Riefenstahl’s mass formations of marching members of the Hitler Youth remind many film historians of the dance numbers choreographed in Hollywood by Busby Berkeley. Like Berkeley, Riefenstahl understood the power of synchronized sound. The music in her film is nearly continuous; shots showing a sea of Nazi banners or a forest of upraised arms are edited to the beat.
“Triumph of the Will” is a demonstration of cinematic might — and guile. The impression of a totally organized and controlled Woodstock-like event was achieved through rehearsals, camera placement, inserted footage and post-dubbing, as with the supposedly spontaneous choral singing and the thunderous cries of “Ein Volk, ein Reich, ein Führer!”
Production numbers aside, “Triumph of the Will” is devoted largely to speechifying. While Hitler is a star performer, who practiced his histrionic gestures before a mirror, his colleagues are not. So stupefying are their exhortations and oaths of fealty, the movie might have been made as much to lull as to agitate. By the time it ends, after a lugubrious third nighttime rally, with a mass rendition of the Nazi anthem “The Horst Wessel Song,” you expect to see a giant swastika go into a hypnotic spin.
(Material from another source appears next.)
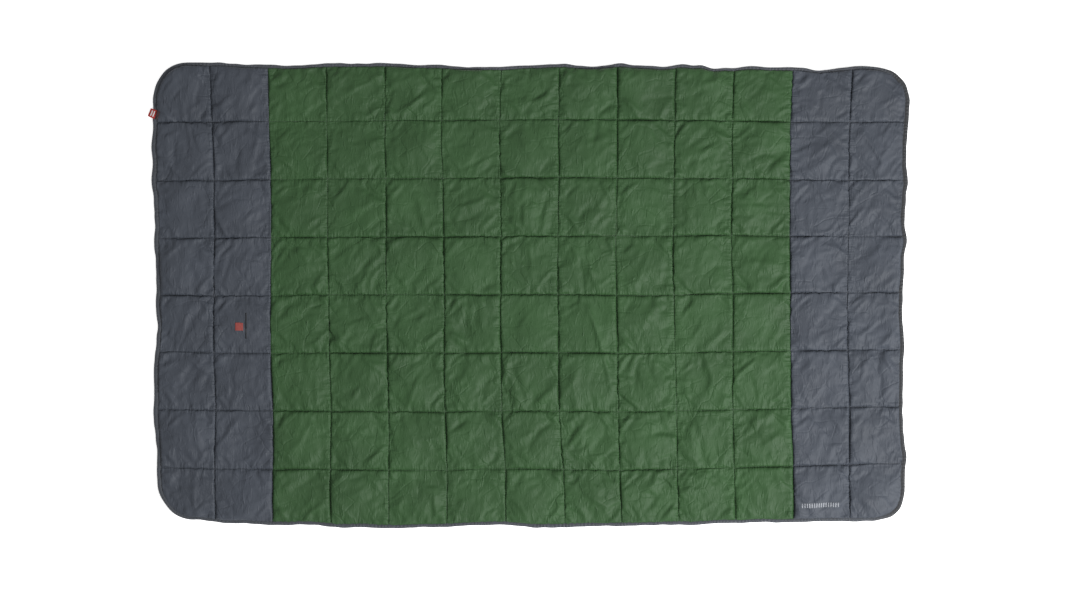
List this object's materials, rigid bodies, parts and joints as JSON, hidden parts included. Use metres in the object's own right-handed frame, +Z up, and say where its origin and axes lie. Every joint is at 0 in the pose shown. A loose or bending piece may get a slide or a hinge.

A virtual pariah after the war, Riefenstahl was a strenuous advocate for her rehabilitation. Her comeback suffered a major setback with Susan Sontag’s 1975 essay “Fascinating Fascism” — which eviscerated the artist’s whitewashing of her past — but Riefenstahl was embraced by many cinéastes. She was honored by the Telluride Film Festival and profiled in Vanity Fair. The critic John Simon called her “one of the supreme artists of the cinema.” “Triumph of the Will” was named to Anthology Film Archives’ canon of “essential cinema.” The shot in which Hitler and two associates solemnly walk through the assembled mass is quoted in the ceremony that concludes the 1977 “Star Wars.”
Film Culture magazine put Riefenstahl on the cover of its Spring 1973 issue and paid tribute with a dozen articles. One by Ken Kelman, a member of the Anthology Film Archives selection committee, extolled “Triumph of the Will” as “the definitive cinematic obliteration of the division between fantasy and ‘reality.’” For me, it’s impossible not to read that as a warning.
Starting with Charlie Chaplin’s “The Great Dictator,” “Triumph of the Will” provided material for anti-Nazi satire; it also figured as an image of the Nazi new order in Hollywood’s wartime efforts. Two examples, “Hitler’s Children” and “Hitler’s Madman” (both quickly made low-budget films from 1943), are available on DVD from Warner Archive.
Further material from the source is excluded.